Every line of the material below must be repeated exactly.

> [Source material]:
▼
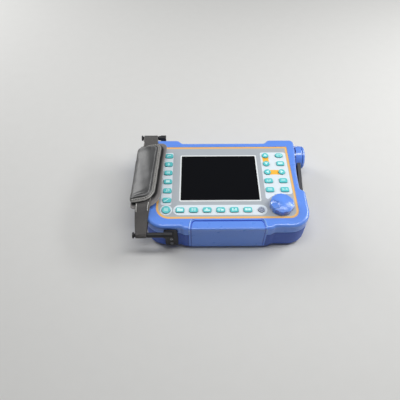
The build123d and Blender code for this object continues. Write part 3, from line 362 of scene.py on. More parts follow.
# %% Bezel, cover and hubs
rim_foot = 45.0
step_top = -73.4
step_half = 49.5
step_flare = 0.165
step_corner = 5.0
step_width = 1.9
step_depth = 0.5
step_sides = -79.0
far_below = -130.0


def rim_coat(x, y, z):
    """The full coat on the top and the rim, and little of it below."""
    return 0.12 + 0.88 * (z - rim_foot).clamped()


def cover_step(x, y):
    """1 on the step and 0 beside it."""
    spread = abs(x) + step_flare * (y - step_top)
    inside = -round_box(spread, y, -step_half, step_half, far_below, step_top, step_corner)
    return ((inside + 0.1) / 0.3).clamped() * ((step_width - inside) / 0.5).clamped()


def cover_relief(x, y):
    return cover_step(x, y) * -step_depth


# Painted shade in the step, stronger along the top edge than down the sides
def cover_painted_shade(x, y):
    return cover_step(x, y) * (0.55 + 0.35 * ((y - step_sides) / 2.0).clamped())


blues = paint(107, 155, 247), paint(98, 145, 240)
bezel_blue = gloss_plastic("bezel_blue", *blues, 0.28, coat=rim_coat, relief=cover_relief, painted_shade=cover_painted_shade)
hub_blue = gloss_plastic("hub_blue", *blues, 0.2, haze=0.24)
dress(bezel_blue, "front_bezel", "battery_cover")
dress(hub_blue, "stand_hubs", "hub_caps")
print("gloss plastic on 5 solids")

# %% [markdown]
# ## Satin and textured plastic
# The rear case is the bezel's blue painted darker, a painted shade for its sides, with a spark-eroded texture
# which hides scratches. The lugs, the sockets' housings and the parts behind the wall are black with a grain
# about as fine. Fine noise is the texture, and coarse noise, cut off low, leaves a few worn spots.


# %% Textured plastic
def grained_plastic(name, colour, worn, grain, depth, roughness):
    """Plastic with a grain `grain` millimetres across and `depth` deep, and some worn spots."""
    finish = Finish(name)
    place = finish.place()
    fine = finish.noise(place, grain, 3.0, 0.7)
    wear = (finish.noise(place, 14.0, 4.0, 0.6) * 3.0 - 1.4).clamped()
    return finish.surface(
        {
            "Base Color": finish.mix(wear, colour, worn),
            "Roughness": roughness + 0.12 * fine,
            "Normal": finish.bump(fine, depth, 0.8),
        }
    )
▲
> [Answer for the task]:
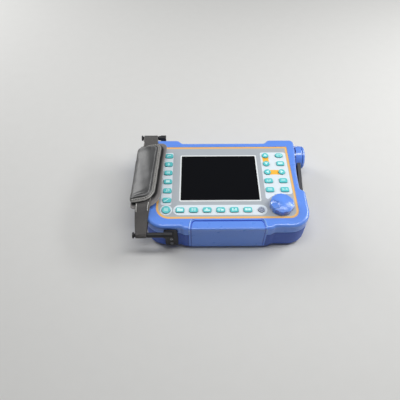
The build123d and Blender code for this object continues. Write part 3, from line 362 of scene.py on. More parts follow.
# %% Bezel, cover and hubs
rim_foot = 45.0
step_top = -73.4
step_half = 49.5
step_flare = 0.165
step_corner = 5.0
step_width = 1.9
step_depth = 0.5
step_sides = -79.0
far_below = -130.0


def rim_coat(x, y, z):
    """The full coat on the top and the rim, and little of it below."""
    return 0.12 + 0.88 * (z - rim_foot).clamped()


def cover_step(x, y):
    """1 on the step and 0 beside it."""
    spread = abs(x) + step_flare * (y - step_top)
    inside = -round_box(spread, y, -step_half, step_half, far_below, step_top, step_corner)
    return ((inside + 0.1) / 0.3).clamped() * ((step_width - inside) / 0.5).clamped()


def cover_relief(x, y):
    return cover_step(x, y) * -step_depth


# Painted shade in the step, stronger along the top edge than down the sides
def cover_painted_shade(x, y):
    return cover_step(x, y) * (0.55 + 0.35 * ((y - step_sides) / 2.0).clamped())


blues = paint(107, 155, 247), paint(98, 145, 240)
bezel_blue = gloss_plastic("bezel_blue", *blues, 0.28, coat=rim_coat, relief=cover_relief, painted_shade=cover_painted_shade)
hub_blue = gloss_plastic("hub_blue", *blues, 0.2, haze=0.24)
dress(bezel_blue, "front_bezel", "battery_cover")
dress(hub_blue, "stand_hubs", "hub_caps")
print("gloss plastic on 5 solids")

# %% [markdown]
# ## Satin and textured plastic
# The rear case is the bezel's blue painted darker, a painted shade for its sides, with a spark-eroded texture
# which hides scratches. The lugs, the sockets' housings and the parts behind the wall are black with a grain
# about as fine. Fine noise is the texture, and coarse noise, cut off low, leaves a few worn spots.


# %% Textured plastic
def grained_plastic(name, colour, worn, grain, depth, roughness):
    """Plastic with a grain `grain` millimetres across and `depth` deep, and some worn spots."""
    finish = Finish(name)
    place = finish.place()
    fine = finish.noise(place, grain, 3.0, 0.7)
    wear = (finish.noise(place, 14.0, 4.0, 0.6) * 3.0 - 1.4).clamped()
    return finish.surface(
        {
            "Base Color": finish.mix(wear, colour, worn),
            "Roughness": roughness + 0.12 * fine,
            "Normal": finish.bump(fine, depth, 0.8),
        }
    )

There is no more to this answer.